4. In via pregiudiziale deve escludersi che i motivi proposti dalla ricorrente siano affetti da difetto del requisito di autosufficienza, dal momento che in maniera ben chiara si denuncia la sentenza di secondo grado per difetto della relativa motivazione in ordine alle ragioni dell’annullamento dell’atto impugnato, limitandosi la sentenza a motivare la nullità della sentenza per difetto di motivazione. E in proposito altro non poteva fare la ricorrente che riportare, come ha fatto, la motivazione, visto che il passaggio specifico non può sussistere, dal momento che la motivazione sul punto non c’è.
Ciò detto, è noto il principio, affermato da questa Corte, in base al quale l’appello è giudizio a contenuto complesso, il quale, secondo il principio dell’assorbimento dei motivi di nullità in motivi di impugnazione, cumula innanzi allo stesso giudice le fasi rescindente e rescissoria, salvo ricorra alcuna delle ipotesi eccezionali, dalla legge tassativamente elencate, di prevista limitazione dei poteri del giudice del secondo grado al solo iudicium rescindens, in conseguenza di un prefigurato motivo di rimessione della causa al primo giudice. Pertanto, il giudice di appello, come ha il potere di pronunciare su di una domanda sulla quale il primo giudice ha omesso di pronunciare, ha lo stesso potere quando si è in presenza di una pronuncia viziata (nella specie per omessa motivazione), perché adottata in un procedimento conclusosi con una sentenza il cui annullamento non comporti l’obbligo di rimessione al primo giudice (cfr.

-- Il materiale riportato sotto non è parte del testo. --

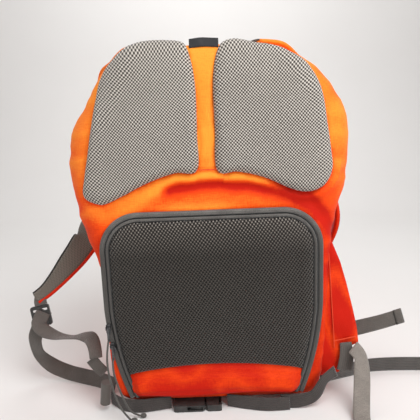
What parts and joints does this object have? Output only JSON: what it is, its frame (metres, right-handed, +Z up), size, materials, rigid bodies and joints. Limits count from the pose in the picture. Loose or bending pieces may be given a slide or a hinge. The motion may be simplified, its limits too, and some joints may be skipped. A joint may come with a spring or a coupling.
{
  "type": "hiking backpack",
  "caption": "Upright hiking backpack with mesh back pads, a zipped lower door on the wearer's side, shoulder straps over the top and a buckled hip belt.",
  "frame": {"origin": "middle of the base, on the plane that the pack stands on", "axes": "+X across the pack, +Y from the wearer's side to the far side, +Z up"},
  "size_m": [0.7094, 0.3062, 0.5603],
  "materials": {
    "orange_nylon": "ripstop nylon, slight sheen, puckered at the seams",
    "orange_lining": "plain woven lining",
    "pad_mesh": "grey open spacer mesh",
    "door_mesh": "darker grey open spacer mesh",
    "strap_mesh": "fine grey mesh",
    "foam": "closed-cell foam",
    "zip_grey": "coil zip tape and corded piping",
    "webbing_grey": "woven nylon webbing",
    "label_black": "woven label, blank",
    "buckle_plastic": "moulded acetal",
    "zip_metal": "painted die-cast zinc",
    "cord_grey": "braided cord",
    "frame_plastic": "polyethylene sheet",
    "stay_aluminium": "mill finish"
  },
  "bodies": {
    "bag": {"base_panel": "orange_nylon", "back_panel": "orange_nylon", "door_jamb_left": "orange_nylon", "door_jamb_right": "orange_nylon", "side_panel_left": "orange_nylon", "side_panel_right": "orange_nylon", "front_panel": "orange_nylon", "compartment_divider": "orange_lining", "frame_sheet": "frame_plastic", "frame_stay_left": "stay_aluminium", "frame_stay_right": "stay_aluminium", "upper_pad_foam_left": "foam", "upper_pad_foam_right": "foam", "upper_pad_mesh_left": "pad_mesh", "upper_pad_mesh_right": "pad_mesh", "top_label": "label_black", "door_zip_tape": "zip_grey", "strap_anchor_left": "webbing_grey", "strap_anchor_right": "webbing_grey", "adjuster_webbing_left": "webbing_grey", "adjuster_tail_left": "webbing_grey", "adjuster_webbing_right": "webbing_grey", "adjuster_tail_right": "webbing_grey", "wing_webbing_right": "webbing_grey", "corner_webbing_left": "webbing_grey", "belt_fold_right": "webbing_grey", "belt_tail_right": "webbing_grey", "belt_loop_right": "webbing_grey", "belt_webbing_left": "webbing_grey", "webbing_roll_left": "webbing_grey", "hip_wing_right": "orange_nylon", "hip_wing_left": "orange_nylon", "buckle_female": "buckle_plastic"},
    "lid": {"lid_panel": "orange_nylon"},
    "door": {"door_liner": "orange_lining", "door_edge_piping": "zip_grey", "door_foam_pad": "foam", "door_mesh_cover": "door_mesh", "door_bottom_strip": "orange_nylon"},
    "zip_slider_upper": {"zip_slider_upper": "zip_metal"},
    "zip_slider_lower": {"zip_slider_lower": "zip_metal"},
    "zip_puller_upper": {"zip_puller_upper": "zip_metal", "zip_cord_upper": "cord_grey", "zip_cord_knot_upper": "cord_grey"},
    "zip_puller_lower": {"zip_puller_lower": "zip_metal", "zip_cord_lower": "cord_grey", "zip_cord_knot_lower": "cord_grey"},
    "shoulder_strap_left": {"shoulder_strap_left": "orange_nylon", "strap_mesh_face_left": "strap_mesh"},
    "shoulder_strap_right": {"shoulder_strap_right": "orange_nylon", "strap_mesh_face_right": "strap_mesh"},
    "ladder_lock_left": {"ladder_lock_left": "buckle_plastic"},
    "ladder_lock_right": {"ladder_lock_right": "buckle_plastic"},
    "belt_male_half": {"buckle_male": "buckle_plastic", "belt_webbing_right": "webbing_grey"},
    "buckle_prong_near": {"buckle_prong_near": "buckle_plastic"},
    "buckle_prong_far": {"buckle_prong_far": "buckle_plastic"},
    "haul_loop": {"haul_loop": "webbing_grey"}
  },
  "joints": [
    {"name": "lid_hinge", "type": "hinge", "parent": "bag", "child": "lid", "pos_m": [0, -0.028, 0.546], "axis": [1, 0, 0], "range_deg": [0, 90]},
    {"name": "door_hinge", "type": "hinge", "parent": "bag", "child": "door", "pos_m": [0, -0.112, 0.025], "axis": [1, 0, 0], "range_deg": [0, 85]},
    {"name": "upper_slider_travel", "type": "slide", "parent": "bag", "child": "zip_slider_upper", "axis": [0, 0, 1], "range_m": [0, 0.12]},
    {"name": "lower_slider_travel", "type": "slide", "parent": "bag", "child": "zip_slider_lower", "axis": [0.2334, 0, -0.9724], "range_m": [0, 0.058]},
    {"name": "upper_puller_swing", "type": "hinge", "parent": "zip_slider_upper", "child": "zip_puller_upper", "pos_m": [-0.1595, -0.1154, 0.144], "axis": [-1, 0, 0], "range_deg": [0, 90]},
    {"name": "lower_puller_swing", "type": "hinge", "parent": "zip_slider_lower", "child": "zip_puller_lower", "pos_m": [-0.1545, -0.1154, 0.114], "axis": [-1, 0, 0], "range_deg": [0, 90]},
    {"name": "left_strap_swing", "type": "hinge", "parent": "bag", "child": "shoulder_strap_left", "pos_m": [-0.072, -0.052, 0.549], "axis": [0, 1, 0], "range_deg": [0, 10]},
    {"name": "right_strap_swing", "type": "hinge", "parent": "bag", "child": "shoulder_strap_right", "pos_m": [0.072, -0.052, 0.549], "axis": [0, -1, 0], "range_deg": [0, 10]},
    {"name": "left_lock_tilt", "type": "hinge", "parent": "shoulder_strap_left", "child": "ladder_lock_left", "pos_m": [-0.2907, -0.0198, 0.1446], "axis": [0.9798, 0, 0.2], "range_deg": [0, 25]},
    {"name": "right_lock_tilt", "type": "hinge", "parent": "shoulder_strap_right", "child": "ladder_lock_right", "pos_m": [0.187, 0.048, 0.1492], "axis": [0, -1, 0], "range_deg": [0, 25]},
    {"name": "buckle_release", "type": "slide", "parent": "bag", "child": "belt_male_half", "axis": [1, 0, 0], "range_m": [0, 0.018]},
    {"name": "near_prong_flex", "type": "hinge", "parent": "belt_male_half", "child": "buckle_prong_near", "pos_m": [-0.0176, -0.109, 0.0056], "axis": [0, 0, -1], "range_deg": [0, 8]},
    {"name": "far_prong_flex", "type": "hinge", "parent": "belt_male_half", "child": "buckle_prong_far", "pos_m": [-0.0176, -0.095, 0.0056], "axis": [0, 0, 1], "range_deg": [0, 8]},
    {"name": "haul_loop_swing", "type": "hinge", "parent": "bag", "child": "haul_loop", "pos_m": [0, -0.073, 0.547], "axis": [1, 0, 0], "range_deg": [0, 90]}
  ],
  "couplings": [
    {"joint": "near_prong_flex", "follows": "buckle_release", "rad_per_m": 7.75},
    {"joint": "far_prong_flex", "follows": "buckle_release", "rad_per_m": 7.75}
  ]
}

Cass. 15 settembre 2004 n. 18571; Cass. 8 agosto 2003 n. 11949; e già Cass. 7 luglio 1999 n. 7054; Cass. 13 marzo 1997 n. 2251; da ultimo Cass. 17/04/2019, n. 10744).
Nel caso particolare del processo tributario, l’accoglimento dell’appello proposto dal contribuente avverso la sentenza di primo grado, confermativa della cartella di pagamento impugnata in quanto asseritamente notificata in assenza delle condizioni minime necessarie per la configurabilità della propria esistenza, oltre che per altri vizi (mancanza del responsabile del procedimento e difetto di sottoscrizione), determina altresì l’annullamento del titolo tributario.
E’ però evidente che l’annullamento conseguente risulta assolutamente immotivato, laddove la sentenza d’appello non spende una sola parola per affrontare le questioni attinenti la fondatezza o meno delle censure che il ricorrente deduce e le conseguenti difese dell’amministrazione.
5. Alla stregua di ciò, risulta evidente che la sentenza debba essere cassata, con rinvio alla commissione tributaria regionale che deciderà in altra composizione, anche in ordine alle spese dell’intero giudizio.
P. Q. M.
Accoglie il ricorso e cassa la sentenza, rinviando alla Commissione Tributaria regionale della Lombardia, che provvederà altresì alla determinazione delle spese dell’intero giudizio.